GTA-2基准：从原子级工具使用到开放式工作流的通用工具智能体评估体系

摘要

通用智能体的发展需要从执行简单指令转向完成复杂的现实世界生产力工作流。然而当前的工具使用评估标准仍与真实需求脱节，依赖AI生成的查询、虚拟工具和有限的系统级协调。为此，我们提出GTA-2——一个面向通用工具智能体的分层评估体系，涵盖原子级工具使用与开放式工作流。该体系基于真实世界场景构建，采用真实用户查询、已部署工具和多模态上下文：（i）GTA-Atomic继承自我们先前提出的GTA基准，评估短周期封闭式工具使用精度；（ii）GTA-Workflow引入长周期开放式任务，实现真实端到端完成度评估。针对开放式产出，我们提出基于递归检查点的评估机制，将目标分解为可验证的子目标，实现对模型能力与智能体执行框架（即执行环境）的统一评估。实验表明存在显著的能力断层：前沿模型在原子任务上表现已不理想（低于50%），在工作流任务中更是严重失效，顶级模型成功率仅达14.39%。进一步分析显示，检查点引导的反馈能提升性能，而Manus、OpenClaw等先进框架可显著改善工作流完成度，这揭示了执行环境设计相较于底层模型能力的重要性。这些发现为开发可靠的个人及专业助手提供了指导。
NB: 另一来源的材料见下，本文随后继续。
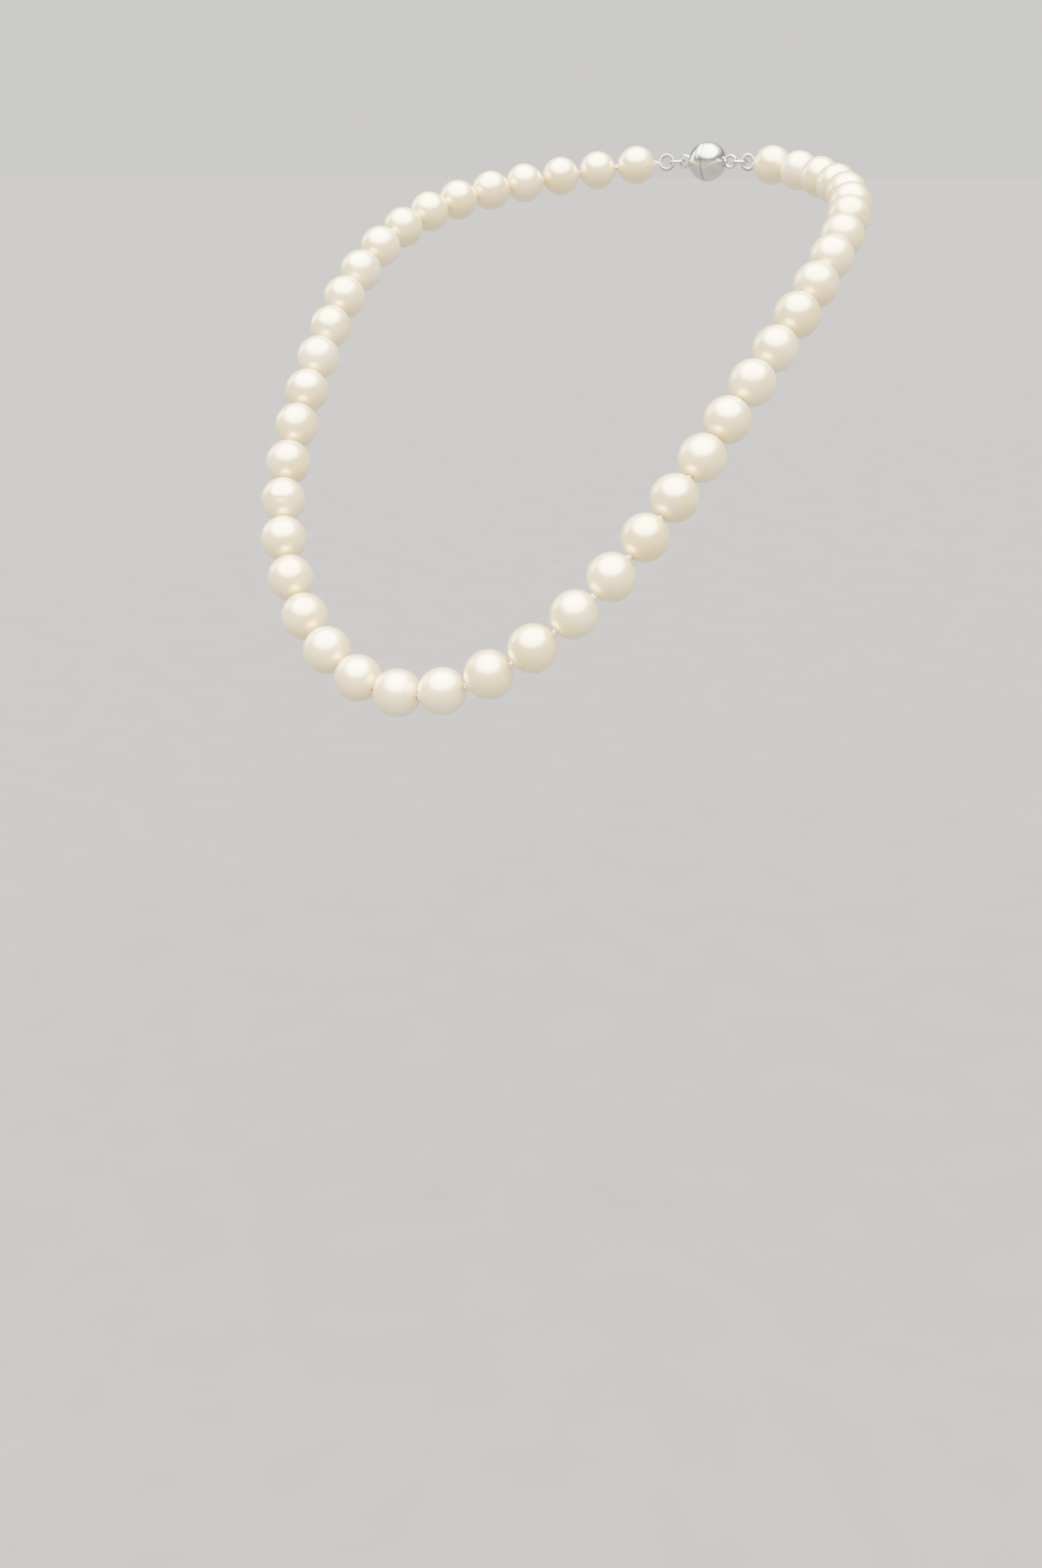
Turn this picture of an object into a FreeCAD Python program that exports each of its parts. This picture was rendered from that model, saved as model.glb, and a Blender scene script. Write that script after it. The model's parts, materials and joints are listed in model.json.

数据集与代码将在https://github.com/open-compass/GTA 发布。

English

The development of general-purpose agents requires a shift from executing simple instructions to completing complex, real-world productivity workflows. However, current tool-use benchmarks remain misaligned with real-world requirements, relying on AI-generated queries, dummy tools, and limited system-level coordination. To address this, we propose GTA-2, a hierarchical benchmark for General Tool Agents (GTA) spanning atomic tool use and open-ended workflows. Built on real-world authenticity, it leverages real user queries, deployed tools, and multimodal contexts. (i) GTA-Atomic, inherited from our prior GTA benchmark, evaluates short-horizon, closed-ended tool-use precision. (ii) GTA-Workflow introduces long-horizon, open-ended tasks for realistic end-to-end completion. To evaluate open-ended deliverables, we propose a recursive checkpoint-based evaluation mechanism that decomposes objectives into verifiable sub-goals, enabling unified evaluation of both model capabilities and agent execution frameworks (i.e., execution harnesses). Experiments reveal a pronounced capability cliff: while frontier models already struggle on atomic tasks (below 50%), they largely fail on workflows, with top models achieving only 14.39% success. Further analysis shows that checkpoint-guided feedback improves performance, while advanced frameworks such as Manus and OpenClaw substantially enhance workflow completion, highlighting the importance of execution harness design beyond the underlying model capacity. These findings provide guidance for developing reliable personal and professional assistants. Dataset and code will be available at https://github.com/open-compass/GTA.